MLB is negotiating a new agreement with the National Association of Professional Baseball Leagues, the governing body of the minors. The initial proposal primarily would impact lower-level teams in short-season leagues.
Sanders, a senator from Vermont, sent Manfred a letter on Nov. 25 calling the plan “an absolute disaster for baseball fans, workers and communities throughout the country.” MLB issued a statement Monday saying it “understands that we have an obligation to local communities to ensure that public money spent on minor league stadiums is done so prudently and for the benefit of all citizens.
“MLB also must ensure that minor league players have safe playing facilities suitable for the development of professional baseball players, are not subjected to unreasonable travel demands, are provided with compensation and working conditions appropriate for elite athletes, and have a realistic opportunity of making it to the major leagues.”

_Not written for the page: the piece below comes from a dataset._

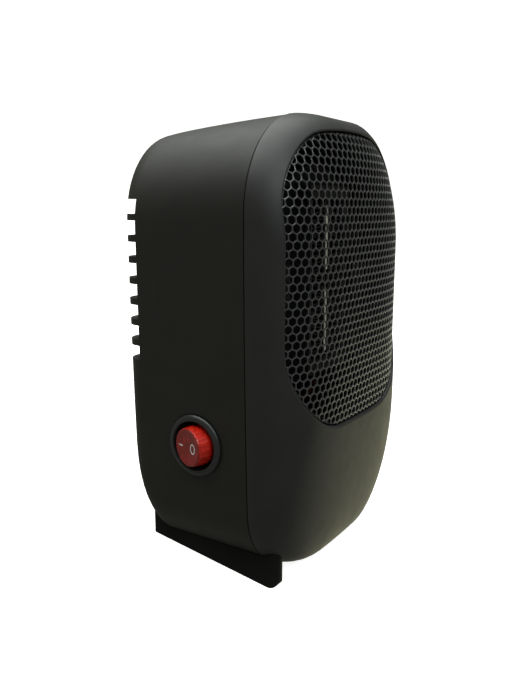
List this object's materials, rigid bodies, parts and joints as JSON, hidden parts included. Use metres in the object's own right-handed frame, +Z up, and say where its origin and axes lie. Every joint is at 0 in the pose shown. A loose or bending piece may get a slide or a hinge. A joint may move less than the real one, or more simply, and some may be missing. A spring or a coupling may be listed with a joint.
{
  "type": "ceramic space heater",
  "caption": "Small upright ceramic fan heater that leans back on rubber runners, with a bulged mesh front, slotted back corners and a round rocker switch on its side.",
  "frame": {"origin": "middle of the outer box's footprint, on the surface that the feet stand on", "axes": "+Z up, front grille towards -Y, rocker switch on the -X side"},
  "size_m": [0.1092, 0.092, 0.1677],
  "materials": {
    "rear_housing": "matte black with a fine moulded grain",
    "front_housing": "satin black",
    "mesh": "satin black painted steel mesh",
    "heat_plastic": "heat-proof black plastic, matte",
    "rubber": "matte black rubber",
    "steel": "zinc-plated steel",
    "switch_black": "semi-gloss black",
    "red_lens": "clear red, polished",
    "brass": "stamped brass",
    "ceramic": "sintered, matte",
    "cap_ceramic": "heat-proof end cap, matte",
    "aluminium": "mill finish",
    "impeller_plastic": "moulded black",
    "board": "green lacquered board",
    "capacitor": "dipped, glossy",
    "terminal": "moulded grey",
    "wire_black": "insulation, satin",
    "wire_red": "insulation, satin"
  },
  "bodies": {
    "root": {"rear_shell": "rear_housing", "front_shell": "front_housing", "front_grille": "mesh", "grille_retainer": "heat_plastic", "foot_left": "rubber", "foot_right": "rubber", "case_screw_left": "steel", "case_screw_right": "steel", "foot_screw_left_front": "steel", "foot_screw_left_back": "steel", "foot_screw_right_front": "steel", "foot_screw_right_back": "steel", "switch_body": "switch_black", "switch_tab_feed": "brass", "switch_tab_lamp": "brass", "switch_tab_load": "brass", "ptc_stone_upper": "ceramic", "ptc_stone_lower": "ceramic", "contact_plate_left": "aluminium", "contact_plate_right": "aluminium", "fin_strip_left": "aluminium", "fin_strip_right": "aluminium", "side_rail_left": "aluminium", "side_rail_right": "aluminium", "element_cap_top": "cap_ceramic", "element_cap_bottom": "cap_ceramic", "element_frame": "heat_plastic", "thermostat": "heat_plastic", "thermal_fuse": "steel", "fan_duct": "heat_plastic", "fan_motor": "steel", "cord_gland": "rubber", "circuit_board": "board", "rectifier": "switch_black", "film_capacitor": "capacitor", "terminal_block": "terminal", "lead_supply": "wire_black", "lead_switch_feed": "wire_black", "lead_switch_load": "wire_red", "lead_return": "wire_red"},
    "rocker": {"rocker": "red_lens"},
    "rotor": {"motor_shaft": "steel", "impeller": "impeller_plastic"}
  },
  "joints": [
    {"name": "rocker_tilt", "type": "hinge", "parent": "root", "child": "rocker", "pos_m": [-0.04819, -0.00285, 0.0485], "axis": [0, 0.1478, 0.989], "range_deg": [0, 32]},
    {"name": "fan_spin", "type": "hinge", "parent": "root", "child": "rotor", "pos_m": [0.00261, 0.00315, 0.10625], "axis": [0, 0.989, -0.1478], "continuous": true}
  ]
}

It added that it “is committed to negotiating with minor league baseball to find solutions that balance the competing interests of local communities, MLB clubs, minor league owners and the young players who pursue their dream of becoming professional baseball players.”
Sanders issued a statement saying Manfred asserted “he is committed to a good faith negotiation” and “is open to solutions that would maintain professional baseball in the 42 communities while addressing concerns about facilities, working conditions and wages for minor league players.”
Sanders said he “and other members of Congress will be carefully monitoring the progress of negotiations on behalf of fans."